■ **Brief**: Copy every line of the data exactly, leaving nothing out.

■ **Material**:

____

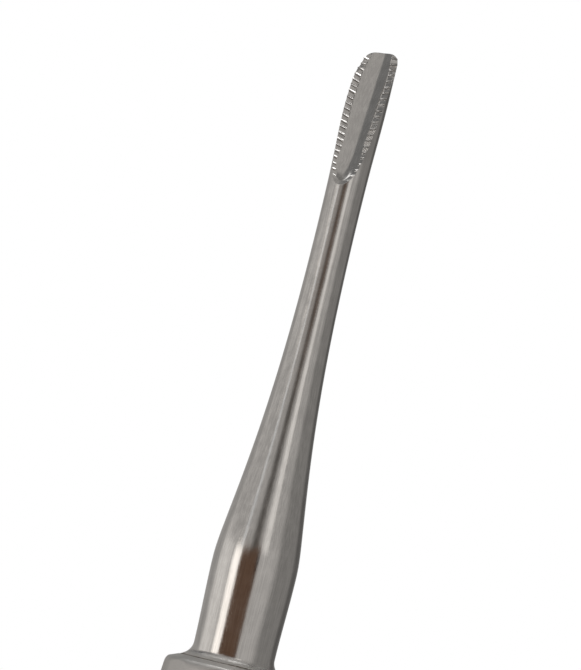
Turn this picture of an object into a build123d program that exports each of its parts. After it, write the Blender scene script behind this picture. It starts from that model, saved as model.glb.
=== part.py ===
from build123d import *
from math import atan, cos, degrees, radians, sin, sqrt, tan
import os

# Clay modeling tool: a steel gouge with a serrated trough, brazed into a hollow octagonal handle.
# Millimetres. +Z runs along the tool towards the gouge's nose, and the origin is the centre of the
# flat land on the butt that the tool stands on. The gouge opens towards -Y.

# ---------------------------------------------------------------- driving dimensions
HANDLE_LENGTH = 100.0      # butt to the plane where the shank's foot is seated
WORKING_LENGTH = 59.25     # seat plane to the nose

ROOT_RADIUS = 3.70         # shank just above its foot
BULGE_RADIUS = 3.875       # swelling that the fingertips rest against
BULGE_HEIGHT = 8.95
WAIST_RADIUS = 1.785       # slimmest point of the neck
WAIST_HEIGHT = 41.35
BLADE_RADIUS = 2.0         # round back of the blade near the nose
BLADE_ROOT_RADIUS = 1.82   # round back of the blade where the hollows start
BLADE_ROOT_HEIGHT = 45.35
BLADE_SWELL = 0.028        # radius that the back gains, per mm towards the nose, up to the blade's radius
NOSE_ROUNDING = 1.65       # height over which the back rounds in to the nose
NOSE_CURVE = ((0.97, 0.62), (0.78, 0.25), (0.48, 0.06))  # shares of the radius, and of the rounding
NECK_STATIONS = ((3.62, 12.05), (2.965, 17.35), (2.24, 25.35), (1.87, 33.85))  # radius, height
SWELL_STATIONS = ((1.86, 47.95), (1.98, 52.15))

FOOT_RADIUS = 4.45         # flared foot of the shank, with a thin upright edge
COVE_RADIUS = 1.28         # hollow curve from the shank out to the foot
COVE_TOP = 1.27            # height above the seat where the cove leaves the shank
COVE_MIDDLE_ANGLE = 35.0   # degrees round the cove to the point that fixes its arc
TANG_RADIUS = 2.5
TANG_LENGTH = 14.0
TANG_CHAMFER = 0.4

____

■ **The completed task**:
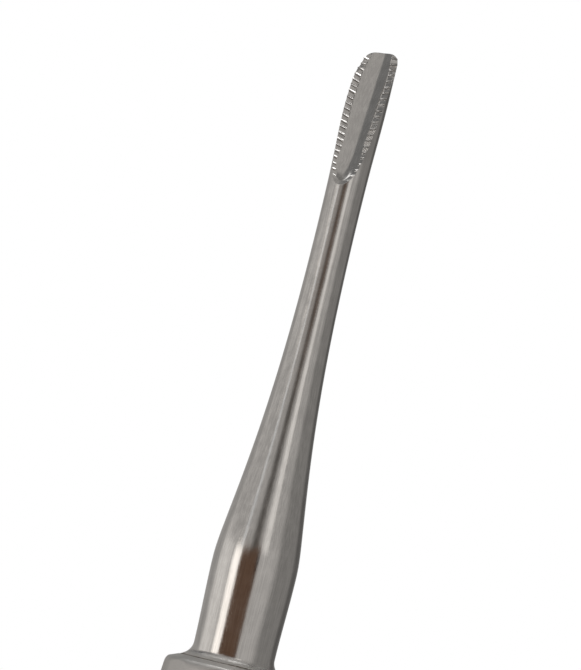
Turn this picture of an object into a build123d program that exports each of its parts. After it, write the Blender scene script behind this picture. It starts from that model, saved as model.glb.
=== part.py ===
from build123d import *
from math import atan, cos, degrees, radians, sin, sqrt, tan
import os

# Clay modeling tool: a steel gouge with a serrated trough, brazed into a hollow octagonal handle.
# Millimetres. +Z runs along the tool towards the gouge's nose, and the origin is the centre of the
# flat land on the butt that the tool stands on. The gouge opens towards -Y.

# ---------------------------------------------------------------- driving dimensions
HANDLE_LENGTH = 100.0      # butt to the plane where the shank's foot is seated
WORKING_LENGTH = 59.25     # seat plane to the nose

ROOT_RADIUS = 3.70         # shank just above its foot
BULGE_RADIUS = 3.875       # swelling that the fingertips rest against
BULGE_HEIGHT = 8.95
WAIST_RADIUS = 1.785       # slimmest point of the neck
WAIST_HEIGHT = 41.35
BLADE_RADIUS = 2.0         # round back of the blade near the nose
BLADE_ROOT_RADIUS = 1.82   # round back of the blade where the hollows start
BLADE_ROOT_HEIGHT = 45.35
BLADE_SWELL = 0.028        # radius that the back gains, per mm towards the nose, up to the blade's radius
NOSE_ROUNDING = 1.65       # height over which the back rounds in to the nose
NOSE_CURVE = ((0.97, 0.62), (0.78, 0.25), (0.48, 0.06))  # shares of the radius, and of the rounding
NECK_STATIONS = ((3.62, 12.05), (2.965, 17.35), (2.24, 25.35), (1.87, 33.85))  # radius, height
SWELL_STATIONS = ((1.86, 47.95), (1.98, 52.15))

FOOT_RADIUS = 4.45         # flared foot of the shank, with a thin upright edge
COVE_RADIUS = 1.28         # hollow curve from the shank out to the foot
COVE_TOP = 1.27            # height above the seat where the cove leaves the shank
COVE_MIDDLE_ANGLE = 35.0   # degrees round the cove to the point that fixes its arc
TANG_RADIUS = 2.5
TANG_LENGTH = 14.0
TANG_CHAMFER = 0.4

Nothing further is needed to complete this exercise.